Using stonefire, I breathed hot sorcery in circles around the ground. The breath accumulated into layers. A minute later and I built a crude dome bunker out of the stonefire. Before the sun rained down, I crawled outside and pulled Chestler in.

Lady Marrigold was incinerated.

As the door shut, the bridge beneath us, and the sky under which we lived, and even the planet to which we were tied, were demolished into fuel for the white hot fury of the star. Only magic could combat something so colossal.

For the better part of half an hour I used stonefire to construct a bunker—which, for all intents and purposes, floated in the ever-expanding star’s radioactive mania. The thicker our bunker became, the more secure I felt. Magic was a wondrous gift.

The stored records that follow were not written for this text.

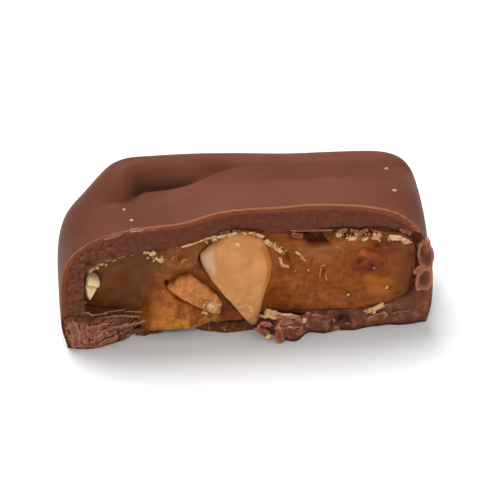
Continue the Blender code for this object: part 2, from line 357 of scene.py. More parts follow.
def bar_points(a, b, c, margin, front_of, floor_of):
    """Points of the toffee, or of the cavity round it. a and c run from -1 to 1, and b from 0 to 1."""
    low_left = rise(-0.2, -0.8, a) * rise(-0.2, -0.8, c)
    pull = pulled_in(a, b, c, mix(TOFFEE_POWER, TOFFEE_LOW_LEFT_POWER, low_left))
    across, back, up = a * pull, b * pull, (c * pull + 1.0) / 2
    x = mix(TOFFEE_LEFT - margin, TOFFEE_RIGHT + margin, (across + 1.0) / 2)
    roof = toffee_roof(x) + margin
    front = front_of(x, mix(TOFFEE_BOTTOM - margin, roof, up))
    y = mix(front, TOFFEE_BACK + margin, back)
    z = mix(floor_of(x, y) - margin, roof, up)
    return np.stack((x, y + CUT_Y, z), -1)


class Net:
    """The points, faces and point values of a mesh in the making, in millimetres."""

    def __init__(self):
        self.count = 0
        self.points = []
        self.faces = []
        self.values = {}

    def add(self, points, **values):
        """Adds points with their values, 0 where none is given, and returns their numbers."""
        points = np.asarray(points, float).reshape(-1, 3)
        for name in self.values | values:
            column = self.values.setdefault(name, [np.zeros(self.count)])
            column.append(np.broadcast_to(values.get(name, 0.0), len(points)).astype(float))
        self.points.append(points)
        self.count += len(points)
        return np.arange(self.count - len(points), self.count)

    def bridge(self, near, far):
        """Quads between two closed rows of as many points."""
        for n in range(len(near)):
            after = (n + 1) % len(near)
            self.faces.append((near[n], near[after], far[after], far[n]))

    def extend(self, near, points, **values):
        """Adds a closed row of points, bridges it to the row before it and returns its numbers."""
        far = self.add(points, **values)
        self.bridge(near, far)
        return far

    def sheet(self, grid):
        """Quads over a grid of point numbers."""
        for row, after in zip(grid, grid[1:]):
            for n in range(len(row) - 1):
                self.faces.append((row[n], after[n], after[n + 1], row[n + 1]))

    def make(self, name, smooth=True):
        """Turns the net into an object at the origin, inside the solids' box, with normals facing out."""
        mesh = bpy.data.meshes.new(name)
        points = np.clip(np.concatenate(self.points), CAD_LOW, CAD_HIGH) * MM
        mesh.from_pydata(points.tolist(), [], [[int(n) for n in face] for face in self.faces])
        for key, column in self.values.items():
            values = np.concatenate(column).astype(np.float32)
            mesh.attributes.new(key, "FLOAT", "POINT").data.foreach_set("value", values)
        form = bmesh.new()
        form.from_mesh(mesh)
        bmesh.ops.recalc_face_normals(form, faces=form.faces)
        form.to_mesh(mesh)
        form.free()
        if smooth:
            mesh.shade_smooth()
        return add_object(name, mesh)


def add_object(name, data):
    """An object at the origin of the scene, with a mesh, a light or a camera."""
    made = bpy.data.objects.new(name, data)
    bpy.context.scene.collection.objects.link(made)
    return made


def lattice_side(cells, side):
    """The steps of one side of a box lattice, as rows of (across, back, up)."""
    across, back, up = cells
    fixed = {"front": 0, "back": back, "left": 0, "right": across, "top": up}[side]
    if side in ("front", "back"):
        return [[(p, fixed, q) for q in range(up + 1)] for p in range(across + 1)]
    if side in ("left", "right"):
        return [[(fixed, p, q) for q in range(up + 1)] for p in range(back + 1)]
    return [[(p, q, fixed) for q in range(back + 1)] for p in range(across + 1)]


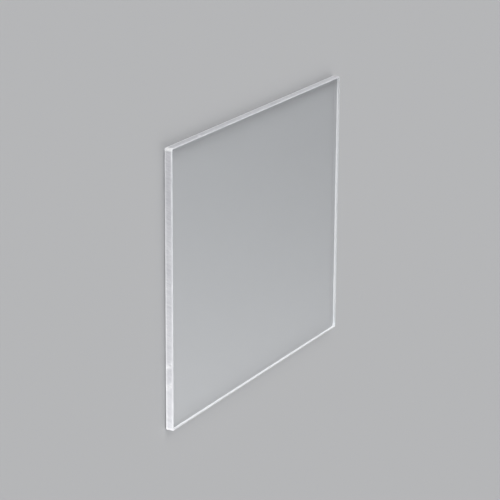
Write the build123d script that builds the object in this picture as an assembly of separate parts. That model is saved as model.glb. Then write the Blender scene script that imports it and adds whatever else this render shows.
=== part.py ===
from build123d import *
import os

# A clear acrylic sheet, cut to size from a flat blank: one solid. Millimetres.
# The sheet lies flat. Z = 0 is its underside, and the origin is the middle of that underside.

# Driving dimensions.
LENGTH = 250.0  # along X
WIDTH = 200.0  # along Y
THICKNESS = 6.0  # along Z
CORNER_RADIUS = 1.5  # the four upright corners, eased so that they don't chip or cut
ARRIS = 0.5  # the small 45 degree bevel that takes the sharpness off every long edge


def acrylic_sheet():
    """The whole sheet: a slab with eased corners, bevelled all round at both faces."""
    with BuildPart() as sheet:
        with BuildSketch():
            RectangleRounded(LENGTH, WIDTH, CORNER_RADIUS)
        extrude(amount=THICKNESS)
        underside = sheet.faces().sort_by(Axis.Z)[0]
        top = sheet.faces().sort_by(Axis.Z)[-1]
        chamfer(underside.edges() + top.edges(), ARRIS)
    return sheet.part


os.makedirs("parts", exist_ok=True)
export_step(acrylic_sheet(), "parts/acrylic_sheet.step")
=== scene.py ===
# %% [markdown]
# A clear acrylic sheet, 6 mm thick, lying flat. One piece of stock has three finishes on it: the two
# glossy faces come from the casting or the extruder, the cut edges are satin from the saw or router,
# and a scraper has taken the sharpness off every long edge. This file makes each of them, in metres,
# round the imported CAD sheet, which gives the true size and place.

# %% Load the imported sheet
import math
import bpy
from mathutils import Matrix, Vector, noise


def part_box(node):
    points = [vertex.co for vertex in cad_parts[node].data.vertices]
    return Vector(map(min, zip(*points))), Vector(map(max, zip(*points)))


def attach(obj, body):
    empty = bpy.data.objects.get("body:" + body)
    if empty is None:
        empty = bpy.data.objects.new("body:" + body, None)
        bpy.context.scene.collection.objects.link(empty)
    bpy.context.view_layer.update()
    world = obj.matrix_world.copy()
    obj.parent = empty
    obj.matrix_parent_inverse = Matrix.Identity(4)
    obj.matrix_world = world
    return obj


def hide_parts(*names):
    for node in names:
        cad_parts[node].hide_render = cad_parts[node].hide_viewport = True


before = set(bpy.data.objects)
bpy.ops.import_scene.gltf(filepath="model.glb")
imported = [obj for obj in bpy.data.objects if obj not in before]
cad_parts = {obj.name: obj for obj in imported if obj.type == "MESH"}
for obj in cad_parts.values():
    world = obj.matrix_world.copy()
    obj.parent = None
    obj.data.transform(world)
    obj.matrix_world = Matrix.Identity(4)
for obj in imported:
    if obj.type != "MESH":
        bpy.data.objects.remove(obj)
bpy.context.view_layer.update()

low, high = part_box("acrylic_sheet")
LENGTH, WIDTH, THICKNESS = high - low
print("nodes:", list(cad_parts))
print("size, m:", [round(side, 4) for side in (LENGTH, WIDTH, THICKNESS)])

# %% [markdown]
# The rim of the sheet is a rounded rectangle, and its section is a flat cut edge between two small
# bevels. A Bevel modifier could make that from a box, but then the bevel's width, its slight
# unevenness and the finish of each strip are hard to reach. Here the rim is a list of stations, each
# with the way outwards, and the section is a list of points. Every vertex is one station of the rim
# moved in or out by one point of the section.

# %% Stations round the rim
MM = 0.001
CORNER_RADIUS = 1.5 * MM
CORNER_STEPS = 8
GRID_STEP = 5 * MM
# The core rectangle joins the centres of the four corner arcs. These are its half sides, and how many
# steps each side has.
CORE = Vector((LENGTH / 2 - CORNER_RADIUS, WIDTH / 2 - CORNER_RADIUS))
CELLS = (round(2 * CORE.x / GRID_STEP), round(2 * CORE.y / GRID_STEP))
CORNER_SIGNS = ((1, -1), (1, 1), (-1, 1), (-1, -1))
QUARTER_TURN = math.pi / 2


def rim_stations():
    """Places on the core rectangle, anticlockwise from above, each with its way outwards."""
    places = []
    corners = [Vector((CORE.x * sign_x, CORE.y * sign_y)) for sign_x, sign_y in CORNER_SIGNS]
    for side in range(4):
        start, end = corners[side], corners[(side + 1) % 4]
        cells = CELLS[1] if side % 2 == 0 else CELLS[0]
        turn = side * QUARTER_TURN
        for step in range(cells + 1):
            outwards = Vector((math.cos(turn), math.sin(turn)))
            places.append((start.lerp(end, step / cells), outwards))
        for step in range(1, CORNER_STEPS):
            angle = turn + step / CORNER_STEPS * QUARTER_TURN
            places.append((end, Vector((math.cos(angle), math.sin(angle)))))
    return places


stations = rim_stations()
print("stations round the rim:", len(stations))

# %% [markdown]
# The section runs from the top face, over the upper bevel, down the cut edge and round the lower
# bevel to the underside. The four bends between them are slightly rounded, as a scraper and a wipe
# with fine paper leave them, because a bend with no radius never shows a highlight. A scraper also
# takes a little more in one place than in another, so the bevel's width wanders along the rim.

# %% The section
ARRIS = 0.5 * MM
ARRIS_WANDER = 0.16  # the most that the bevel grows, as a share of its width
ARRIS_WANDER_SIZE = 22 * MM
BEND_RADIUS = 0.45 * MM
BEND_STEPS = 4
BEND_REACH = BEND_RADIUS * math.tan(math.radians(45 / 2))  # from the sharp bend to the arc's end


def swell(place):
    """Blender's smooth noise at a place, brought from -1 to 1 into 0 to 1."""
    return 0.5 + 0.5 * noise.noise(place)


def arris_width(place):
    """The bevel's width at a place on the rim, never less than the CAD sheet's."""
    return ARRIS * (1 + ARRIS_WANDER * swell(Vector((place.x, place.y, 0)) / ARRIS_WANDER_SIZE))


def section(arris):
    """Points as (outwards, upwards, tilt of the surface) from the top face to the underside."""
    inner = -arris - BEND_REACH
    # Each bend: how far out and up its centre is, and the tilt in degrees at its start and its end.
    bends = (
        (inner, THICKNESS - BEND_RADIUS, 90, 45),
        (-BEND_RADIUS, THICKNESS - arris - BEND_REACH, 45, 0),
        (-BEND_RADIUS, arris + BEND_REACH, 0, -45),
        (inner, BEND_RADIUS, -45, -90),
    )
    points = []
    for centre_out, centre_up, first, last in bends:
        for step in range(BEND_STEPS + 1):
            tilt = math.radians(first + (last - first) * step / BEND_STEPS)
            points.append((
                centre_out + BEND_RADIUS * math.cos(tilt),
                centre_up + BEND_RADIUS * math.sin(tilt),
                tilt,
            ))
    return points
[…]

Chestler woke up. He had no recollection of his location, his mission, or even his life. He lacked memory of Lady Marrigold and his time in a cult. Instead he spoke of a friend named Don who used to bring him peaches. He seemed to have reverted to a reflective child. Perhaps his head wound was a blessing.

We spent a week in that bunker, but the radiation slowly ate Chestler away. It took me a day, but I dug through my Boundless Bag and found a couple peach pits. With some sorcery I grew a tree, and Chestler seemed quite satisfied in my gift, even if they weren’t from his friend “Don.”

I blipped away at the end of the eighth day, just as the radiation began to seep into Chestler’s cells. Sometimes I wonder how long he survived. What did he think, when I disappeared? How long did the peaches last him? Was the spherical bunker a comfortable place to die? There was no way he survived long, seeing as the planet was destroyed.

If that world had been given more time before their sun died, maybe I could have freed Chestler. Perhaps he’d have an entirely new life. But his sun—the one constant outside darkness itself—went and destroyed itself. If even suns aren’t absolute, then what is?

Everyone loves a sun rise. Even more enjoy twilight, as sun down creeps in and the colors dye clouds impossible colors. But I, a little mouse from the orchards of Laska, endured as perhaps the only surviving witness to a true “sun out.”

I’d never felt so deeply disturbed, and yet utterly blessed. The humility of the moment would never leave me. To see even a sun destroy itself gave me enough hope for myself, and all else that endure out in the universes. If such power could destroy, then it could certainly mend itself, too.

The silver lining in Chestler’s demise comes as a whispering thought, which always slides in during my (all too often) sundown duels: that many worlds ago, after a duel at sun-out, the greatest worshipper of an abusive false god died with no remembrance she ever existed.